The plague of style without substance is upon us, and I aim to fight back like a man, true Homo Sapien, a seasoned veteran of vocalic divination, proclamation, extrapolation and salutation. Furthermore, I challenge anyone to dispute the fact that everything I have said thus far has gone no further than it ought, that I have not exaggerated my thesis for the sake of self-aggrandizement, nor should my flow of thought be interrupted by any unfounded, nugatory and unfledged calumnies that may rain upon my head in a storm of disputation, and any disappointment or dissatisfaction with my primary point, which, as I said before and repeat again ad nauseum, ad infinitum and non-adversarially, is pointless.

Have a Nice Day :-)!



  1. I really want to steal kilorats and kilobunnies.

  2. Just spread the gospel, Twitches, you don't have to credit me.

    What I really want is someone who can make a mood graph in html for a blog wherein one could plot kilorat and kilobunny values daily and look at the entire mood cycle.
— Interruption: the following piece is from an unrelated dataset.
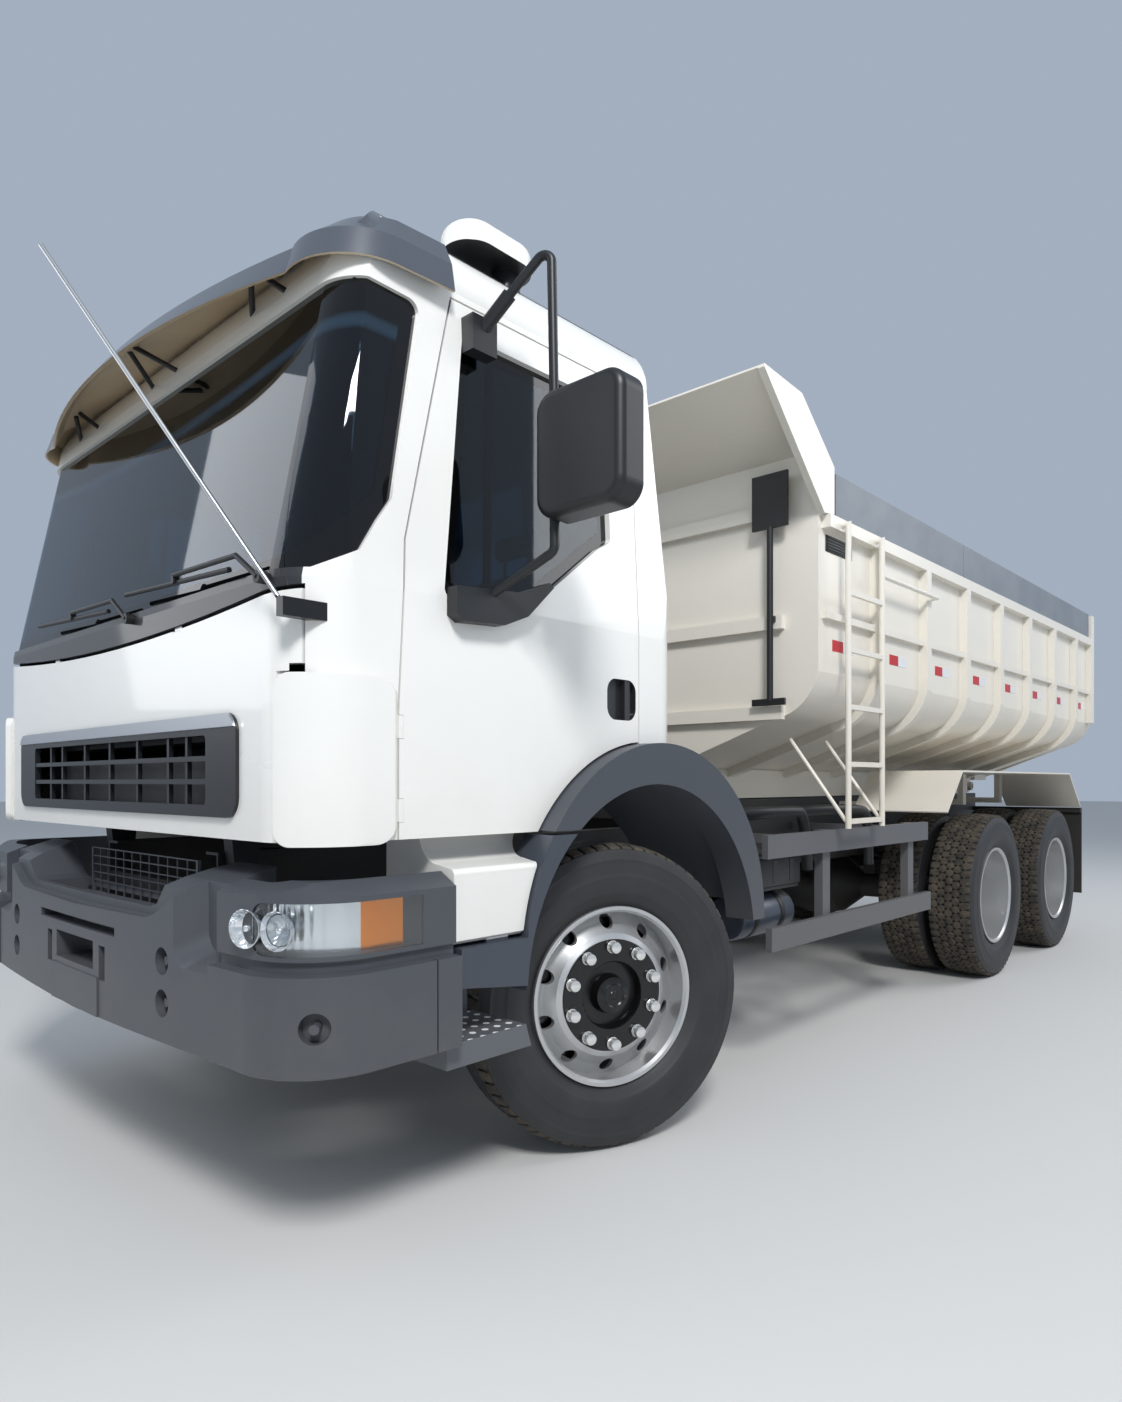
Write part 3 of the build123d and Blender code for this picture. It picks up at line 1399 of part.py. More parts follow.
with BuildPart() as tail_bar:
    block((-1150, 1150), (5640.3, 5700), (760, 860))
    block((-1150, 1150), (5640.3, 5700), (480, 580))
    for side in (1, -1):
        block((side * 380, side * 430), (5640.3, 5700), (480, 960))
save("tail_bar", tail_bar.part)

with BuildPart() as tail_lamps:
    for side in (1, -1):
        block((side * 700, side * 1140), (5700.3, 5740), (765, 855))
save("tail_lamps", tail_lamps.part)

with BuildPart() as exhaust:
    with Locations(Location((-700, 970, 700), (90, 0, 0))):
        Cylinder(130, 400)
    block((-frame_half - running_gap, -620), (940, 1000), (760, 800))
save("exhaust", exhaust.part)
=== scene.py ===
# %% [markdown]
# # A dump truck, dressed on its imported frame
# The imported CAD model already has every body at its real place, in metres, with the front facing -Y and
# +X on the truck's left. This notebook loads it, gives each piece the finish of the real one, and adds
# what a solid model leaves out: tread, nuts, lamp insides, seat padding, tape, hoses and trim.

# %% Load the frame
import json
import math
from functools import reduce

import bmesh
import bpy
from mathutils import Matrix, Vector


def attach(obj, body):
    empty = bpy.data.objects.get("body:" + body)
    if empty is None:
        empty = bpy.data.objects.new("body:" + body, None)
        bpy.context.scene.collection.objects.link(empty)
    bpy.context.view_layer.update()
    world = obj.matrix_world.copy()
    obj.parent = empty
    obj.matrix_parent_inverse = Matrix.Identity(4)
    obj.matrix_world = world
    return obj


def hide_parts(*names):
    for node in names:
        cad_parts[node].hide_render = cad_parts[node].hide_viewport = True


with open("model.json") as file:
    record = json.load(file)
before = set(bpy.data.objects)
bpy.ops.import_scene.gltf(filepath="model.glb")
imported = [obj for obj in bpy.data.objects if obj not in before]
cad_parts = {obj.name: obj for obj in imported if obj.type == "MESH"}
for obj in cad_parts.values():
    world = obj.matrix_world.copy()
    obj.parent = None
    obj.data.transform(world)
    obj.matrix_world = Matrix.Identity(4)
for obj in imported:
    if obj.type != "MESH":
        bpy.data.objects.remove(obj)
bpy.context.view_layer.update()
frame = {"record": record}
record = frame["record"]
bpy.ops.object.select_all(action="DESELECT")

# %% [markdown]
# The photograph is taken close to the truck with a wide lens held level, so verticals stay upright.
# The camera stands ahead of the front axle on the truck's left, 1.22 m above the ground. A small upward
# shift frames more sky than ground, as the photograph does, without tilting the lens.

# %% Camera
FRONT_AXLE_Y = -2.132
camera_data = bpy.data.cameras.new("camera")
camera = bpy.data.objects.new("camera", camera_data)
bpy.context.collection.objects.link(camera)
camera.location = (3.005, -2.36 + FRONT_AXLE_Y, 1.223)
camera.rotation_euler = (math.radians(90), 0, math.radians(43.1))
camera_data.sensor_fit = "AUTO"
camera_data.sensor_width = 36
camera_data.lens = 22.725
camera_data.shift_y = 0.0578
bpy.context.scene.camera = camera
print("lens", camera_data.lens, "mm, eye", camera.location.z, "m up")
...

Technically this would not be hard to do, except for the interactive portion. Maybe blogger could pick it up as an option. Or site meter or blogrolling or someone or something. I'm not tech-savvy.

    So if any software-savvy literati out there want to grace us with your genius, please contact us.

  3. look at this blog

    She has a decaffinated icon... which could probably be changed to kilorat or kilobunny :-)

  4. Oh.. and I am beginning to hate the word issues... my brother and sis-in-law love that word for some reason. JUST say PROBLEM...

    "Houston we have an issue..." does not sound as good as "Houston we have a problem."